The Lion & the Mouse by Jerry Pinkney
In award-winning artist Jerry Pinkney’s wordless adaptation of one of Aesop’s most beloved fables, an unlikely pair learn that no act of kindness is ever wasted. After a ferocious lion spares a cowering mouse that he’d planned to eat, the mouse later comes to his rescue, freeing him from a poacher’s trap. With vivid depictions of the landscape of the African Serengeti and expressively-drawn characters, Pinkney makes this a truly special retelling, and his stunning pictures speak volumes. Ages 4-8.

What is your favorite children’s book?

Comments

  1. I gave the Grinch book to everyone one year, any age from one to 78 yrs old! You are right, can't go wrong giving a child a book.

  2. My perpetual favorite Christmas book is "Santa Mouse", by Michael brown. It's available through Barnes and Noble these days.

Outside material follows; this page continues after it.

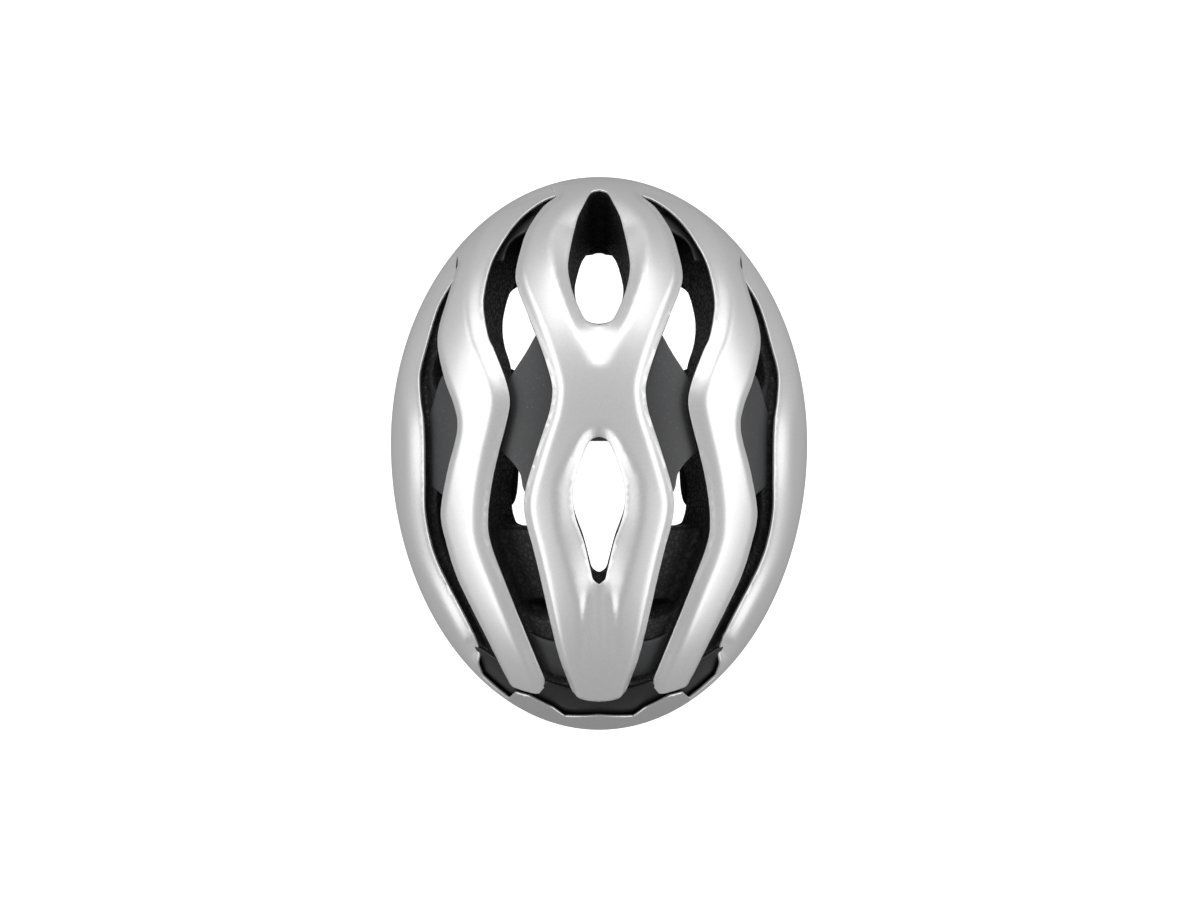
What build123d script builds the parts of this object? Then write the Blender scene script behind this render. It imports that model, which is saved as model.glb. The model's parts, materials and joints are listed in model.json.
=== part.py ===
from build123d import *
import os
from math import sqrt

# Road cycling helmet, size M, in millimetres. +Z is up, the brow faces -Y and +X is the wearer's left.
# The origin is the middle of the head opening, level with the temples, where a head sits.

# Driving dimensions: the outer surface is four quarter ellipsoids that meet at the widest height.
HALF_WIDTH = 107.5
BROW_REACH = 137.5
TAIL_REACH = 148.0
CROWN_RISE = 106.0
KEEL_DEPTH = 92.0
SHELL_Y = -5.0
WIDEST_Z = 42.0

# The head hollow, the same kind of egg.
HEAD_HALF_WIDTH = 82.0
HEAD_FRONT = 106.0
HEAD_REAR = 104.0
HEAD_RISE = 102.0
HEAD_DROP = 400.0
HEAD_Y = -7.0
HEAD_Z = 12.0

SKIN = 1.2            # moulded polycarbonate skins
CHANNEL_DEPTH = 9.0   # how far the bridges sit below the ribs
TAIL_DEPTH = 3.0      # how far the tail panel sits below the ribs
WRAP_HEIGHT = 11.0    # lower wrap, measured up from the rim
FAR = 200.0           # beyond every piece
HIGH = 170.0          # above the crown

# Rim line in side view, (y, z), brow to nape.
RIM = [(-150, 33), (-128, 27), (-100, 16), (-70, 6), (-45, 2), (-15, 4), (15, 12),
       (45, 12), (75, 3), (100, -4), (125, -2), (150, 8)]

# Outlines of the ribs in plan, (x, y) on the outer surface, wearer's left half, brow to tail.
CENTRE_EDGE = [(22.8, -135), (29.4, -129.6), (34.7, -122.3), (38, -116.4), (41.3, -106.5), (43.9, -95.3),
               (43.2, -86), (36, -68.7), (30.5, -55), (27, -45), (24.2, -34), (25.5, -22), (28, -14),
               (33, 1), (38, 17), (39.2, 25), (38.5, 32), (35, 47), (31, 63), (22, 102), (14.2, 124)]
CENTRE_TIP = (0, 127)
MID_INNER = [(23.5, -136), (30, -133.5), (38, -128), (44.5, -121.6), (51, -112.4), (57.5, -100),
             (61, -86), (61.8, -76), (59, -61), (55.5, -53), (49.5, -38), (47.3, -28), (48, -20), (50, -14),
             (57, 17), (59, 33), (57.5, 47), (48.5, 71), (36, 102), (28.4, 122)]
MID_TIP = [(30.7, 123.6), (47.2, 118.7)]
MID_OUTER = [(59, 94), (74, 63), (79, 47), (82, 31), (78.5, 10), (73.3, -12), (74.5, -23), (80, -38),
             (84, -56), (79, -80), (73.8, -98)]
BROW_PARTING = [(73.8, -98), (67, -111), (60.4, -119.6)]
SIDE_INNER = [(73.8, -98), (78, -91), (86.5, -76), (92.5, -55), (96, -40), (93.3, -13), (92.9, 15),
              (90, 46), (85, 60), (72.5, 84), (66.3, 98), (63.7, 103.6), (60.4, 114.7)]
TAIL_UPPER = [(0, 126.4), (14, 123.4), (27, 119.8), (30.7, 123), (47.2, 118.2), (52.5, 109.8), (61, 104.2),
              (63.6, 103.8)]
REAR_UPPER = [(0, 135), (18, 135.4), (24, 131), (36, 124.6), (43, 123)]
REAR_CORNER = (46.5, 126)
FRONT_VENT = [(5.5, -134), (12, -123), (15.5, -108), (16.8, -97), (14.5, -85), (8, -70), (4.5, -67)]
REAR_VENT = [(4, -7), (7.5, -3), (13.8, 17), (13.8, 25), (7.5, 52), (4, 64), (1.5, 67.5)]
BROW_JOIN_X = 24.0    # centre shell to mid shell on the brow
BROW_SIDE_X = 51.0    # mid shell to side shell on the brow
REAR_SIDE_X = 46.5    # rear shell to side shell at the nape
PARTING_Z = 40.0      # above this the shells part along the ribs, below it along upright planes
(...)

We read it every year when I was little, and I still follow the tradition of having a yellow light at the top of the tree for Santa Mouse!

  3. I gave a book from Costco actually with all the common childhood fairy tales and the family adored it!

  4. The Life and Adventures of Santa Claus by L. Frank Baum is a picture storybook. I love it!! The kids and parents would love it as a gift. I agree too that books make super gifts!

  5. My charges love the books you've listed! Great job! The Children's Bible is always nice too.